For many immigrant families — and certainly for my own — our grandparents are the ones who maintain our native languages, prepare traditional foods and share stories of another world we never quite knew.

To see them victimized by hatred, racism and xenophobia in a country they likely would not even be in — if not for us — is especially heartbreaking. On top of that, I am devastated by the reluctance of my peers, leaders and popular media as a whole to recognize these attacks as hate crimes or to even acknowledge that these attacks happened.

The legal federal definition of “hate crime” includes crimes committed on the basis of “race, color, religion, national origin, sexual orientation, gender, gender identity or disability.”

When all of these victims have been Asian Americans, and likely were attacked because they were Asian American, why are people so reluctant to call these attacks hate crimes? Why does it feel like Asian Americans must constantly barter for recognition as people in America — not just as part of a diversity quota, or your model minority myth, or your weird Asian fetish but as a human being who deserves to be treated with dignity and respect?

No matter what we do, no matter what we sacrifice to assimilate in English-speaking, Western-culture communities, immigrant communities are often still reminded by others that we just do not belong here.

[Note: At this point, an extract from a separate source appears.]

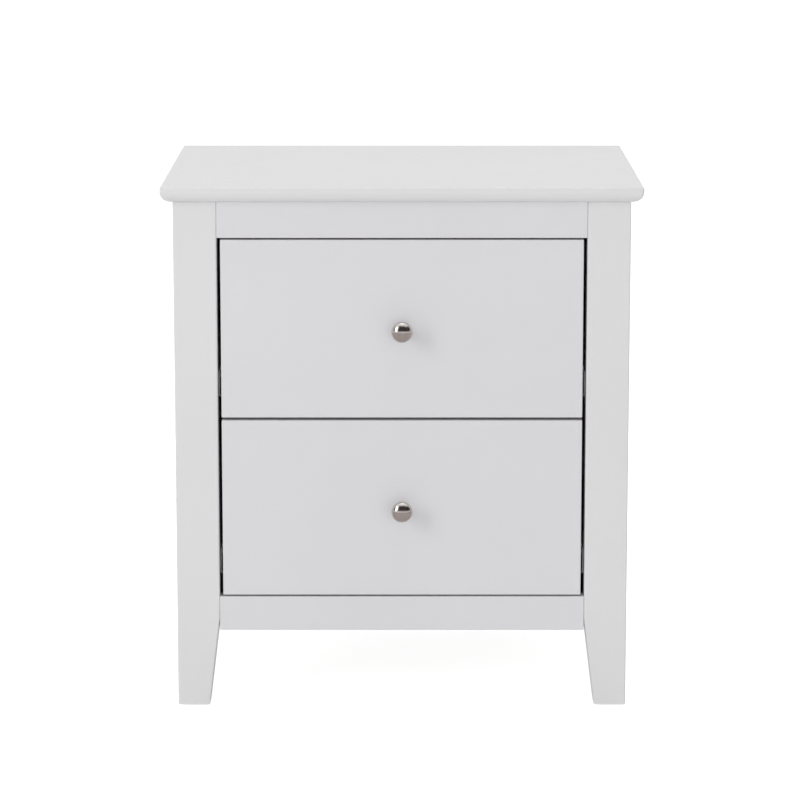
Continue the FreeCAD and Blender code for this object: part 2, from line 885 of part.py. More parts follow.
def bottom_blank(label, box_z, slack):
    """A drawer's bottom. Grown by its slack it is the tool for the grooves that hold it."""
    half = box_width / 2 - cells.box_board + cells.bottom_groove_depth
    y = box_y - cells.bottom_groove_depth
    z = box_z + cells.bottom_lift
    end = cells.bottom_end_gap - slack * cells.bottom_end_gap
    thick = slack * cells.groove_clearance
    return box(
        label,
        -half + end,
        y + end,
        z - thick,
        2 * (half - end),
        box_y + box_depth - y - end,
        cells.bottom_thickness + 2 * thick,
    )


def runner(level, box_z, axle_holes, screw_holes):
    """A left-hand drawer runner: a foot below the side, a web, and a lipped track that overhangs it."""
    metal = cells.slide_sheet
    track_top = track_height - cells.runner_rise + metal
    track_end = track_gap - slide_space
    lip_z = track_top - metal - cells.track_lip
    corners = [
        (cells.runner_foot, -metal),
        (cells.runner_foot, 0),
        (0, 0),
        (0, track_top),
        (track_end, track_top),
        (track_end, lip_z),
        (track_end + metal, lip_z),
        (track_end + metal, track_top - metal),
        (-metal, track_top - metal),
        (-metal, -metal),
    ]
    blank = along_y(f"{level}_runner_blank", corners, runner_length)
    put(blank, -box_width / 2, runner_y, box_z)
    return less(f"{level}_drawer_left_runner", blank, axle_holes, screw_holes)


def build_drawer(level, drawer_z, small_screw, axle):
    box_z = drawer_z + cells.box_lift
    side_x = box_width / 2
    name = f"{level}_drawer"
    dowels, dowel_holes = box_dowels(level, box_z)
    bottom_tool = bottom_blank(f"{level}_bottom_tool", box_z, slack=1)

    knob_z = drawer_z + drawer_height / 2
    knob = put(knob_body(f"{name}_knob"), 0, front_y, knob_z, "-y")
    reach = cells.drawer_thickness + cells.knob_screw_reach
    master = screw_master(
        f"{level}KnobScrewMaster",
        cells.knob_screw_radius,
        reach,
        cells.knob_screw_head_radius,
        cells.knob_screw_head,
    )
    knob_seat = [(0, box_y, knob_z, "-y")]
    knob_screw = copies(f"{name}_knob_screw", master, knob_seat)
    knob_hole = bores(
        f"{level}_knob_hole",
        cells.knob_screw_radius + cells.screw_clearance,
        cells.drawer_thickness,
        knob_seat,
    )

    # the runner's screws go up into the outer half of each side, clear of the bottom's groove
    runner_screw_x = side_x - (cells.box_board - cells.bottom_groove_depth) / 2
    screw_z = box_z - cells.slide_sheet
    screw_ys = (runner_y + cells.runner_screw_inset, box_y + box_depth - cells.runner_screw_inset)
    screw_seats = [(side * runner_screw_x, y, screw_z, "+z") for side in SIDES.values() for y in screw_ys]
    screw_holes = bores(
        f"{level}_runner_screw_holes",
        cells.small_screw_radius + cells.screw_clearance,
        cells.small_screw_length + cells.dowel_end_gap,
        screw_seats,
    )

    side = less(
        f"{name}_left_side",
        box(f"{level}_side_blank", -side_x, box_y, box_z, cells.box_board, box_depth, box_height),
        dowel_holes,
        bottom_tool,
        screw_holes,
    )
    back_z = box_z + cells.bottom_lift + cells.bottom_thickness
    back_blank = box(
        f"{level}_back_blank",
        cells.box_board - side_x,
        box_y + box_depth - cells.box_board,
        back_z,
        box_width - 2 * cells.box_board,
        cells.box_board,
        box_z + box_height - back_z,
    )

    axle_y = box_y + box_depth - cells.roller_setback
    axle_z = slide_base(drawer_z) + rear_axle_height
    axle_seats = [(-side_x, axle_y, axle_z, "-x"), (side_x, axle_y, axle_z, "+x")]
    axle_holes = bores(f"{level}_runner_axle_holes", cells.axle_radius, cells.slide_sheet, axle_seats)
    left_runner = runner(level, box_z, axle_holes, screw_holes)
    rollers = [
        roller(f"{name}_{side_name}_roller", x, y, z, facing)
        for side_name, (x, y, z, facing) in zip(SIDES, axle_seats)
    ]
    return [
        drawer_front(level, drawer_z, dowel_holes, bottom_tool, knob_hole),
        side,
        mirrored(f"{name}_right_side", side),
        less(f"{name}_back", back_blank, dowel_holes),
        bottom_blank(f"{name}_bottom", box_z, slack=0),
        dowels,
        knob,
        knob_screw,
        left_runner,
        mirrored(f"{name}_right_runner", left_runner),
        copies(f"{name}_runner_screws", small_screw, screw_seats),
        copies(f"{name}_roller_axles", axle, axle_seats),
        *rollers,
    ]


# ---- whole stand --------------------------------------------------------------------------------


def check(pieces):
    """Stops at a failed object, a cut that removed nothing or a piece without a valid shape."""
    for thing in doc.Objects:
        if {"Invalid", "Error"} & set(thing.State):
            raise RuntimeError(f"{thing.Label} failed: {thing.State}")
        if thing.TypeId == "Part::Cut" and thing.Shape.Volume > thing.Base.Shape.Volume - 1e-3:
            raise RuntimeError(f"{thing.Label}: its tools cut nothing away")
    for piece in pieces:
        if piece.Shape.isNull() or not piece.Shape.isValid() or not piece.Shape.Solids:
            raise RuntimeError(f"{piece.Label} has no valid shape")


def main():
    small_screw = screw_master(
        "SmallScrewMaster",
        cells.small_screw_radius,
        cells.small_screw_length,
        cells.small_screw_head_radius,
        cells.small_screw_head,
    )
    cleat_screw = screw_master(
        "CleatScrewMaster",
        cells.cleat_screw_radius,
        cells.cleat_screw_length,
        cells.cleat_screw_head_radius,
        cells.cleat_screw_head,
    )
    axle = axle_master()
    pieces = build_carcass(small_screw, cleat_screw, axle)
    for level, drawer_z in DRAWERS.items():
        pieces += build_drawer(level, drawer_z, small_screw, axle)
    doc.recompute()
    check(pieces)
    os.makedirs("parts", exist_ok=True)
    for piece in pieces:
        piece.Shape.exportStep(f"parts/{piece.Label}.step")


main()
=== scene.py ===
import math

import bpy
import numpy as np
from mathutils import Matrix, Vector


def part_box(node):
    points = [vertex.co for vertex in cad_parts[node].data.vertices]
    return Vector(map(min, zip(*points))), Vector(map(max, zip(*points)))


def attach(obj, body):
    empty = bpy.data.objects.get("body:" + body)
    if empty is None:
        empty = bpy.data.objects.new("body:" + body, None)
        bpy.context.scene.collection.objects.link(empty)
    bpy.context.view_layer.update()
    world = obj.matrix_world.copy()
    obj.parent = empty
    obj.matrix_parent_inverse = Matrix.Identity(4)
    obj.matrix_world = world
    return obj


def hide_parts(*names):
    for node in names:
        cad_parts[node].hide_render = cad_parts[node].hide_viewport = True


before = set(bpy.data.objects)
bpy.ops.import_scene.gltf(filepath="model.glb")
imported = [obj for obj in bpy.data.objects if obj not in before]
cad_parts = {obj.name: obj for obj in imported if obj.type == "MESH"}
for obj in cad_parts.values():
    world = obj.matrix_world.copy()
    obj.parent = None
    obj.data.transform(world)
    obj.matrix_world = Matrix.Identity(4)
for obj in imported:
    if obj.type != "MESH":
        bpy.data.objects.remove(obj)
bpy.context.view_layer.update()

# A two-drawer nightstand in white paint: a moulded top on four tapered posts, rails and side
# panels, and two plywood drawers on folded steel slides, each with a turned nickel knob.
# Metres. The front faces -Y. Every shape is a grid of points, levels by places round each level,
# that one formula gives for the whole grid at once.

MM = 0.001
CORNER_STEPS = 5
QUARTER = np.linspace(0, math.pi / 2, CORNER_STEPS + 1)
SIDES = {"left": -1, "right": 1}
ENDS = {"front": -1, "rear": 1}
LEVELS = ("upper", "lower")
UP = (0, 0, 1)
CREASE = math.radians(40)  # faces that meet more sharply than this are shaded apart
SHEET = 1.2 * MM  # the slides' steel
POLE = 0.05 * MM  # how near its axis a turned shape starts, where a small flat face closes it
AXLE_PIN, AXLE_COLLAR = 2 * MM, 3 * MM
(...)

Whether it is through racist slurs, assumptions of our “true” origins or immigration statuses or exclusion from decision-making spaces and media representation, Asian Americans are always made to be the “other” in American society, despite all our painful efforts to integrate, sometimes losing our own identities in the process.

These recent attacks push that message one step further — it is not simply that we do not belong here but that others are willing to push us out with violence.

From the early days of the coronavirus disease (COVID-19) pandemic’s arrival in the U.S., an already xenophobic and racist society has marked every person with perceived East Asian features as a carrier of the “China virus.”

Now, as we struggle to survive job losses, declining mental health and the virus itself, we also bear witness to violence against our mothers, fathers, aunties, uncles, grandmothers and grandfathers.

The Year of the Ox promises strength and resilience, and as we continue to battle hate against our communities and build solidarity with others, I will hold that close to my heart. Remember that we are all human beings deserving dignity and respect. No amount of violence will change that fact.